Local artist Suda House
Next up, running now through Oct. 15 is “The Water Holds Me,” photographs by Suda House. It reflects 40 years of local artist House’s creative output.
The exhibit of House’s large-scale photographs showcase her journey as a woman, a mother, an artist, and an open-water ocean swimmer, each connected by a care and concern for our damaged planet.
According to House, “Over the past 40 years, the Museum of Photographic Arts has continued to reveal the global impact photography has in exposing our ever-changing climate and the struggles of our earth’s inhabitants. MOPA has been a mainstay for photographers, educators, and our community and it is an honor to exhibit my photography to further reach an audience with my message that climate change is a women’s issue.”
Her photographs of women struggling in water lure the beauty in with their beauty but are also meant to awaken a call to action to save the ocean.
“The title of the exhibition is ‘The Water Holds Me,’ it is my gift of hope for San Diego and a call to rise and protect and preserve our ocean, and more importantly to see the struggle of all women who nurture and care for our planet’s humanity. This call must make a difference now and for the future of our children,” she said. “The water still holds us, but for how long?”
Celebrity photographer Robert Wilson
Last but not least, running April 1 through Sept. 24 is “Video Portraits,” by Robert Wilson in which he had celebrities and other subjects hold a pose for hours in portraits that barely move upon close examination.
Wilson got his start in vanguard theater and is a prominent playwright and artist. He works across many mediums.
“For the most part, we shoot the work silently as I do in the theater. I am first concerned with image and movement, the sound score, music, or text is brought in in post-production after we can see the image and how it unfolds,” Wilson explained.
Wilson pulls from many different mediums and inspirations to create these videos.
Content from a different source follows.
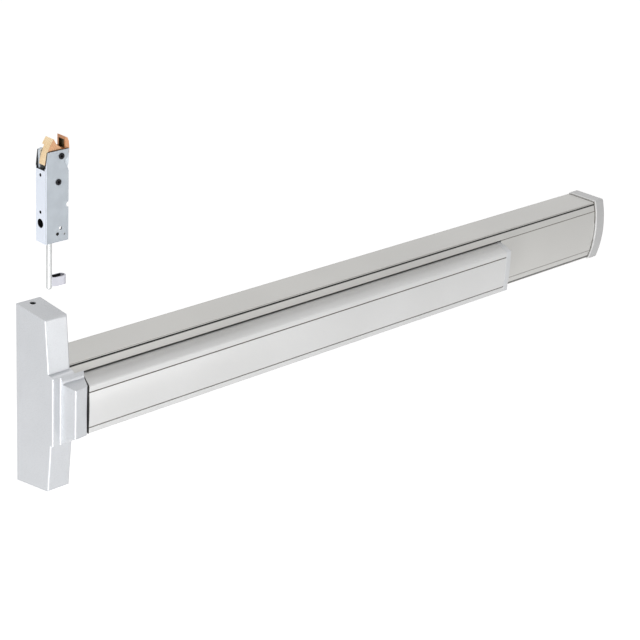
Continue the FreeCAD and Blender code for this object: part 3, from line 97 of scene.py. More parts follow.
world = bpy.data.worlds.new("studio")
bpy.context.scene.world = world
world.use_nodes = True
tree = world.node_tree
tree.nodes.clear()


def seen_level(tree, unseen, seen):
    """A strength for camera, glossy and transmission rays, and another for the light that falls."""
    path = tree.nodes.new("ShaderNodeLightPath")
    eye = path.outputs["Is Camera Ray"]
    for kind in ("Is Glossy Ray", "Is Transmission Ray"):
        either = tree.nodes.new("ShaderNodeMath")
        either.operation = "MAXIMUM"
        tree.links.new(eye, either.inputs[0])
        tree.links.new(path.outputs[kind], either.inputs[1])
        eye = either.outputs[0]
    level = tree.nodes.new("ShaderNodeMapRange")
    level.inputs["To Min"].default_value = unseen
    level.inputs["To Max"].default_value = seen
    tree.links.new(eye, level.inputs["Value"])
    return level.outputs["Result"]


glow = tree.nodes.new("ShaderNodeBackground")
glow.inputs["Color"].default_value = (1, 1, 1, 1)
tree.links.new(seen_level(tree, unseen=ROOM_LIGHT, seen=ROOM_WHITE), glow.inputs["Strength"])
world_out = tree.nodes.new("ShaderNodeOutputWorld")
tree.links.new(glow.outputs["Background"], world_out.inputs["Surface"])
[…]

“The score as the image itself comes from a variety of sources. It might come from a very old recording, a field recording, or a composer I have worked with in the theater, It might come from a video game or a text that I or someone else reads. The point is to be open, and that sound is as strong as the image – that it can stand independently if need be. The same is true for the images,” Wilson said.
Importance of MOPA
When the museum started in 1983 it was 9,000 square feet and is now 30,000 square feet. MOPA and its programs, exhibits, lectures, and more continue to be a popular place for many reasons, according to Klochko. There are also 22,000 books related to photography, lining the shelves in its library, she said.
“Photography of the medium of our time, everyone who has a cell phone has a camera and everyone takes pictures or videos, uploads, and makes images,” Klochko said.
“We are surrounded by visual images from journalists to teens posting online and on TikTok yet people are not necessarily literate about the visual image, so the importance of our museum is to address all aspects of the visual image of the photographic lens space’s visual imagery.”
The three exhibits together showcase how portraits have changed over the past 100 years. In addition to the rich diversity in the three exhibits, Klochko noted that they demonstrate not just the beauty of photography but also the power the medium has to educate.
“More people are embracing photography but embracing it without understating its history, where it came from, and the power of the visual image – even a caption in a paper can change the meaning of an image,” the curator explained.